Please repeat all of the listing exactly.

● Task inputs
|---|
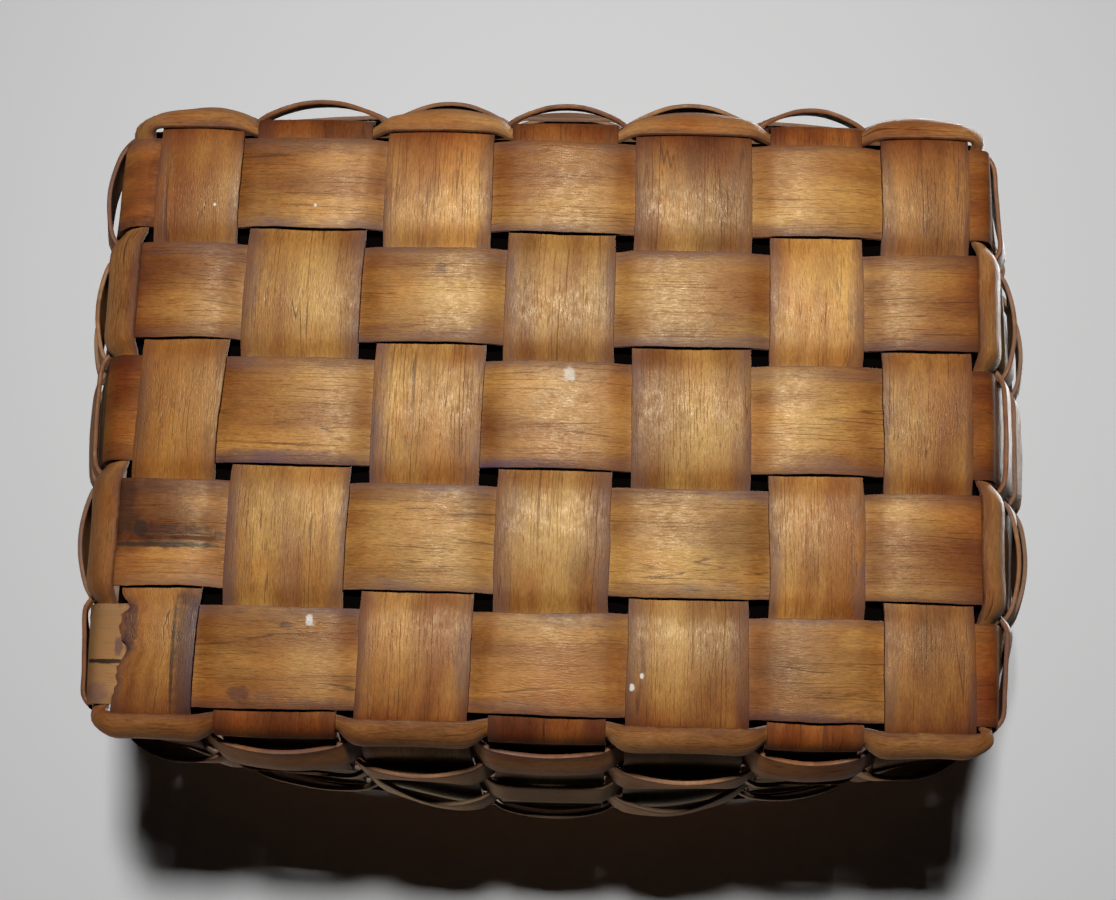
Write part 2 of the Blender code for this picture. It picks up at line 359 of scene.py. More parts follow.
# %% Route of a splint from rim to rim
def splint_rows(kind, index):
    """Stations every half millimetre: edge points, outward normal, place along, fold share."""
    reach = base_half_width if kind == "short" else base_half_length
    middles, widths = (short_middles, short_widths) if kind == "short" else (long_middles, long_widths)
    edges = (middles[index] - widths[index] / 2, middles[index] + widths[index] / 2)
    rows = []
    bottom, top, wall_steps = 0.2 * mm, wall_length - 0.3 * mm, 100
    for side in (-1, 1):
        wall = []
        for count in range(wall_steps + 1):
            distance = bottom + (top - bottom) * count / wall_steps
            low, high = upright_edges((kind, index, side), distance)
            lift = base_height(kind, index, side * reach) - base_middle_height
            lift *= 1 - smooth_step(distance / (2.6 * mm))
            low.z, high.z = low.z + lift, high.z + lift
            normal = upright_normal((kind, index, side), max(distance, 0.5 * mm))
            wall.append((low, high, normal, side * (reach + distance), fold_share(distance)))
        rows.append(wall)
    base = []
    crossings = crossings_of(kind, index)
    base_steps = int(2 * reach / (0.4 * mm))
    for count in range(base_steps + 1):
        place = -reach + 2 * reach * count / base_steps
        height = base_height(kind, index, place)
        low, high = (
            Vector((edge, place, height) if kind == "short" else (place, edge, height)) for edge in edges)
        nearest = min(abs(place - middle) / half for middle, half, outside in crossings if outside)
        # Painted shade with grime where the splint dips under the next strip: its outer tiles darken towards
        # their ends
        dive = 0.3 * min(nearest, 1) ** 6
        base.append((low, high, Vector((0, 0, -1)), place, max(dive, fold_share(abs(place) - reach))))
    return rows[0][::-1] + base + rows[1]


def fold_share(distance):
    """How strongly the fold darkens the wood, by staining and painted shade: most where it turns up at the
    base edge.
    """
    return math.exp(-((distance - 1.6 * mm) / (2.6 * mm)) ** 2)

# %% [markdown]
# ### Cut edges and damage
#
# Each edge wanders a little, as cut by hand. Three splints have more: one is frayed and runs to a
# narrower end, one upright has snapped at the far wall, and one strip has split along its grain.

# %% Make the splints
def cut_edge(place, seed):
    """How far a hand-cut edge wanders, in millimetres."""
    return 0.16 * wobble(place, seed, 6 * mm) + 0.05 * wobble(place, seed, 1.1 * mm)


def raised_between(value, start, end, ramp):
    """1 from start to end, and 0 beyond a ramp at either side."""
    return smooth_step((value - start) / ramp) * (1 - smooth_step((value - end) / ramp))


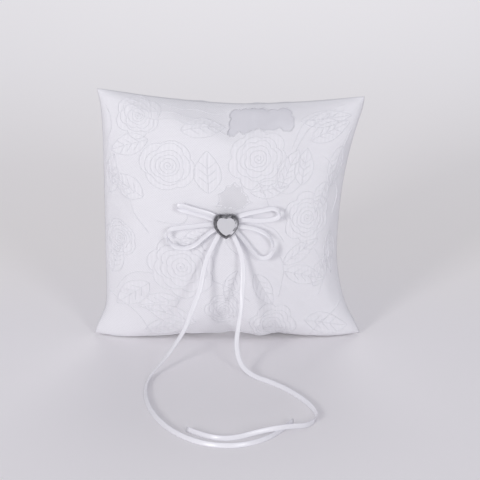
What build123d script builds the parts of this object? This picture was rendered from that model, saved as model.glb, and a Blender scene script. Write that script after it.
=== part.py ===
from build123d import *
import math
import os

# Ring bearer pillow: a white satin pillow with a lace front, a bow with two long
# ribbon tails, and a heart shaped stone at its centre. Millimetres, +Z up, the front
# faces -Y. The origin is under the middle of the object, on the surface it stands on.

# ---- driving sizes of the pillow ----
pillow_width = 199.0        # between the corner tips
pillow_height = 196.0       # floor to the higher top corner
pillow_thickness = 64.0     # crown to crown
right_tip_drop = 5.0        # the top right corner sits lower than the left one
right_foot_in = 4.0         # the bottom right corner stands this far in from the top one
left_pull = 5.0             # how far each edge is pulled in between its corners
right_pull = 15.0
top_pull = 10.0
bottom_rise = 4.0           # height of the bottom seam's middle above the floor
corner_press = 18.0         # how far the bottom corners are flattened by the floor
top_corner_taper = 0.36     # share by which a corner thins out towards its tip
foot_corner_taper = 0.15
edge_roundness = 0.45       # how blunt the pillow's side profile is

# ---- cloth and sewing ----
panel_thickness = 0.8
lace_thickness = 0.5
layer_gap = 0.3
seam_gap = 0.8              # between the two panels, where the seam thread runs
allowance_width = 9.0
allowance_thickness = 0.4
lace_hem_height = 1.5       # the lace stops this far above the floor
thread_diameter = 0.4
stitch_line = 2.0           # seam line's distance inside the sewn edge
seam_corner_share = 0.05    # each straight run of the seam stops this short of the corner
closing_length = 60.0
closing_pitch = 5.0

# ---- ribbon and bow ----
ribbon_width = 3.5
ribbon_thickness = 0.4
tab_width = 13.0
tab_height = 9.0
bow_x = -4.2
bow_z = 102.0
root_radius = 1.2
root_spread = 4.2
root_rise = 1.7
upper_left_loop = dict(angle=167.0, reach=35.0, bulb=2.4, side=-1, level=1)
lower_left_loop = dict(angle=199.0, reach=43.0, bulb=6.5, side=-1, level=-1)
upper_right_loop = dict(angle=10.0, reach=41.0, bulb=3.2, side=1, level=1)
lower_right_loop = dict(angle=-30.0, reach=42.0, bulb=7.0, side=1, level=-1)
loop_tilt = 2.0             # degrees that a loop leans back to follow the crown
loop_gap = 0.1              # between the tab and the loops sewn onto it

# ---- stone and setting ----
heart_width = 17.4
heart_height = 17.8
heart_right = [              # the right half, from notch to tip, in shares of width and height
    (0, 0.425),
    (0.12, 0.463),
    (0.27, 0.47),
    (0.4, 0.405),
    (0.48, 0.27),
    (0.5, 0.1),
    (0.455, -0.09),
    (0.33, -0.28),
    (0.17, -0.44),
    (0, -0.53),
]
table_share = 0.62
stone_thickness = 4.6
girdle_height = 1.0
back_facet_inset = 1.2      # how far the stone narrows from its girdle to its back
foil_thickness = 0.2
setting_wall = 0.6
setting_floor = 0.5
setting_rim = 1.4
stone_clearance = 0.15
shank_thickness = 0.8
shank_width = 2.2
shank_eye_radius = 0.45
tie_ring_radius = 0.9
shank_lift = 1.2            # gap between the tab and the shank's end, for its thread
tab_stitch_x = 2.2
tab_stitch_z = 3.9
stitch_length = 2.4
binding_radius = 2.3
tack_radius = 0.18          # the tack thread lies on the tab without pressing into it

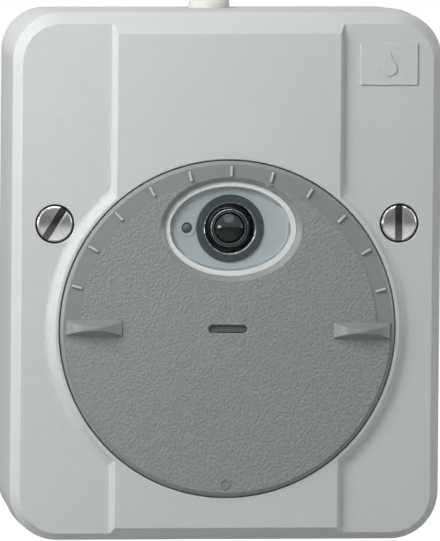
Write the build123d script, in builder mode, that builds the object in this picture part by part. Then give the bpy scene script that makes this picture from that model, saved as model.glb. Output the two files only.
|---|
● Final result
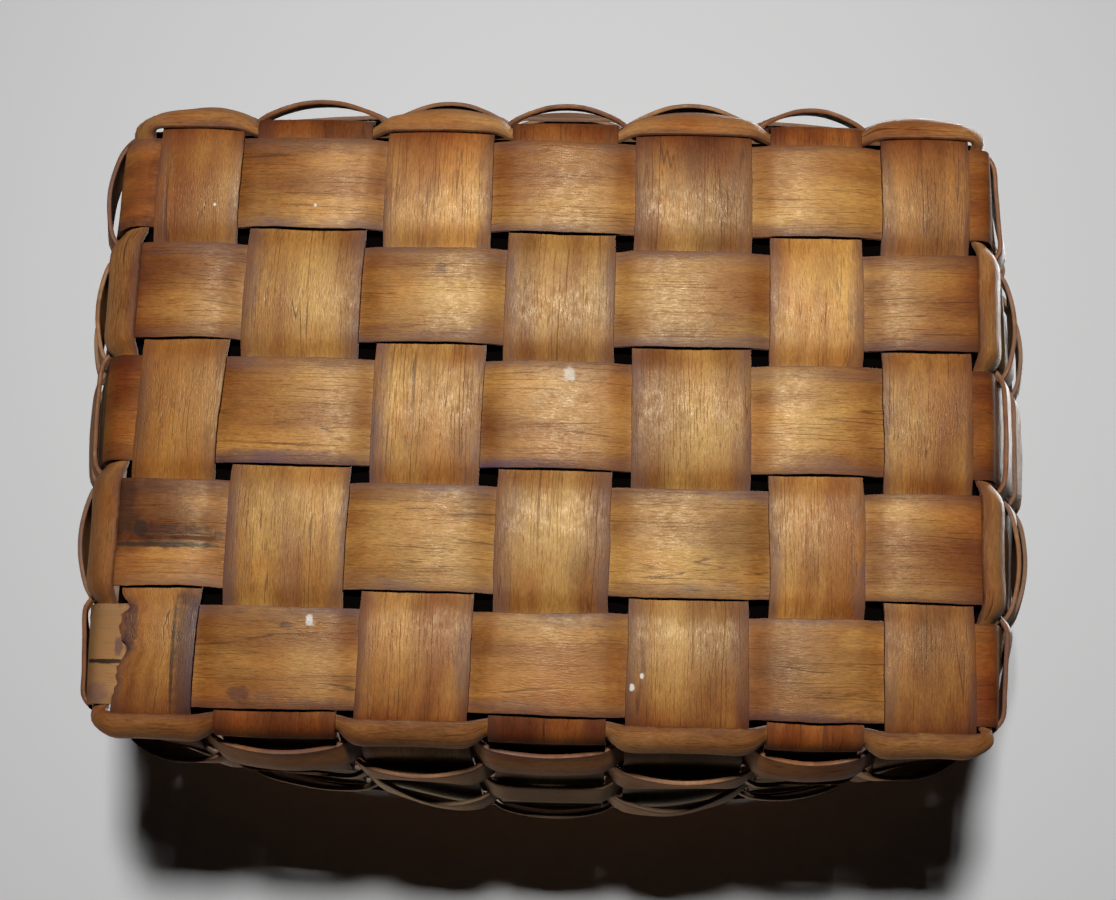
Write part 2 of the Blender code for this picture. It picks up at line 359 of scene.py. More parts follow.
# %% Route of a splint from rim to rim
def splint_rows(kind, index):
    """Stations every half millimetre: edge points, outward normal, place along, fold share."""
    reach = base_half_width if kind == "short" else base_half_length
    middles, widths = (short_middles, short_widths) if kind == "short" else (long_middles, long_widths)
    edges = (middles[index] - widths[index] / 2, middles[index] + widths[index] / 2)
    rows = []
    bottom, top, wall_steps = 0.2 * mm, wall_length - 0.3 * mm, 100
    for side in (-1, 1):
        wall = []
        for count in range(wall_steps + 1):
            distance = bottom + (top - bottom) * count / wall_steps
            low, high = upright_edges((kind, index, side), distance)
            lift = base_height(kind, index, side * reach) - base_middle_height
            lift *= 1 - smooth_step(distance / (2.6 * mm))
            low.z, high.z = low.z + lift, high.z + lift
            normal = upright_normal((kind, index, side), max(distance, 0.5 * mm))
            wall.append((low, high, normal, side * (reach + distance), fold_share(distance)))
        rows.append(wall)
    base = []
    crossings = crossings_of(kind, index)
    base_steps = int(2 * reach / (0.4 * mm))
    for count in range(base_steps + 1):
        place = -reach + 2 * reach * count / base_steps
        height = base_height(kind, index, place)
        low, high = (
            Vector((edge, place, height) if kind == "short" else (place, edge, height)) for edge in edges)
        nearest = min(abs(place - middle) / half for middle, half, outside in crossings if outside)
        # Painted shade with grime where the splint dips under the next strip: its outer tiles darken towards
        # their ends
        dive = 0.3 * min(nearest, 1) ** 6
        base.append((low, high, Vector((0, 0, -1)), place, max(dive, fold_share(abs(place) - reach))))
    return rows[0][::-1] + base + rows[1]


def fold_share(distance):
    """How strongly the fold darkens the wood, by staining and painted shade: most where it turns up at the
    base edge.
    """
    return math.exp(-((distance - 1.6 * mm) / (2.6 * mm)) ** 2)

# %% [markdown]
# ### Cut edges and damage
#
# Each edge wanders a little, as cut by hand. Three splints have more: one is frayed and runs to a
# narrower end, one upright has snapped at the far wall, and one strip has split along its grain.

# %% Make the splints
def cut_edge(place, seed):
    """How far a hand-cut edge wanders, in millimetres."""
    return 0.16 * wobble(place, seed, 6 * mm) + 0.05 * wobble(place, seed, 1.1 * mm)


def raised_between(value, start, end, ramp):
    """1 from start to end, and 0 beyond a ramp at either side."""
    return smooth_step((value - start) / ramp) * (1 - smooth_step((value - end) / ramp))


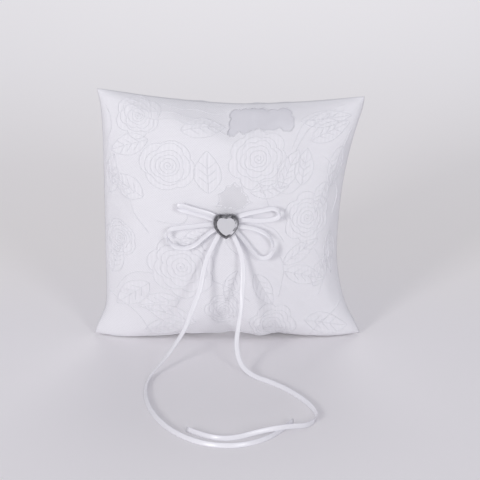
What build123d script builds the parts of this object? This picture was rendered from that model, saved as model.glb, and a Blender scene script. Write that script after it.
=== part.py ===
from build123d import *
import math
import os

# Ring bearer pillow: a white satin pillow with a lace front, a bow with two long
# ribbon tails, and a heart shaped stone at its centre. Millimetres, +Z up, the front
# faces -Y. The origin is under the middle of the object, on the surface it stands on.

# ---- driving sizes of the pillow ----
pillow_width = 199.0        # between the corner tips
pillow_height = 196.0       # floor to the higher top corner
pillow_thickness = 64.0     # crown to crown
right_tip_drop = 5.0        # the top right corner sits lower than the left one
right_foot_in = 4.0         # the bottom right corner stands this far in from the top one
left_pull = 5.0             # how far each edge is pulled in between its corners
right_pull = 15.0
top_pull = 10.0
bottom_rise = 4.0           # height of the bottom seam's middle above the floor
corner_press = 18.0         # how far the bottom corners are flattened by the floor
top_corner_taper = 0.36     # share by which a corner thins out towards its tip
foot_corner_taper = 0.15
edge_roundness = 0.45       # how blunt the pillow's side profile is

# ---- cloth and sewing ----
panel_thickness = 0.8
lace_thickness = 0.5
layer_gap = 0.3
seam_gap = 0.8              # between the two panels, where the seam thread runs
allowance_width = 9.0
allowance_thickness = 0.4
lace_hem_height = 1.5       # the lace stops this far above the floor
thread_diameter = 0.4
stitch_line = 2.0           # seam line's distance inside the sewn edge
seam_corner_share = 0.05    # each straight run of the seam stops this short of the corner
closing_length = 60.0
closing_pitch = 5.0

# ---- ribbon and bow ----
ribbon_width = 3.5
ribbon_thickness = 0.4
tab_width = 13.0
tab_height = 9.0
bow_x = -4.2
bow_z = 102.0
root_radius = 1.2
root_spread = 4.2
root_rise = 1.7
upper_left_loop = dict(angle=167.0, reach=35.0, bulb=2.4, side=-1, level=1)
lower_left_loop = dict(angle=199.0, reach=43.0, bulb=6.5, side=-1, level=-1)
upper_right_loop = dict(angle=10.0, reach=41.0, bulb=3.2, side=1, level=1)
lower_right_loop = dict(angle=-30.0, reach=42.0, bulb=7.0, side=1, level=-1)
loop_tilt = 2.0             # degrees that a loop leans back to follow the crown
loop_gap = 0.1              # between the tab and the loops sewn onto it

# ---- stone and setting ----
heart_width = 17.4
heart_height = 17.8
heart_right = [              # the right half, from notch to tip, in shares of width and height
    (0, 0.425),
    (0.12, 0.463),
    (0.27, 0.47),
    (0.4, 0.405),
    (0.48, 0.27),
    (0.5, 0.1),
    (0.455, -0.09),
    (0.33, -0.28),
    (0.17, -0.44),
    (0, -0.53),
]
table_share = 0.62
stone_thickness = 4.6
girdle_height = 1.0
back_facet_inset = 1.2      # how far the stone narrows from its girdle to its back
foil_thickness = 0.2
setting_wall = 0.6
setting_floor = 0.5
setting_rim = 1.4
stone_clearance = 0.15
shank_thickness = 0.8
shank_width = 2.2
shank_eye_radius = 0.45
tie_ring_radius = 0.9
shank_lift = 1.2            # gap between the tab and the shank's end, for its thread
tab_stitch_x = 2.2
tab_stitch_z = 3.9
stitch_length = 2.4
binding_radius = 2.3
tack_radius = 0.18          # the tack thread lies on the tab without pressing into it

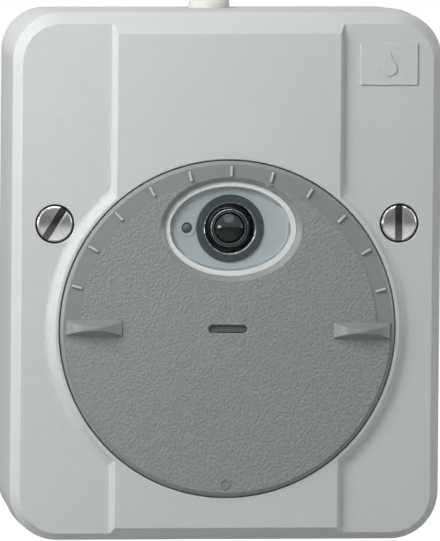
Write the build123d script, in builder mode, that builds the object in this picture part by part. Then give the bpy scene script that makes this picture from that model, saved as model.glb. Output the two files only.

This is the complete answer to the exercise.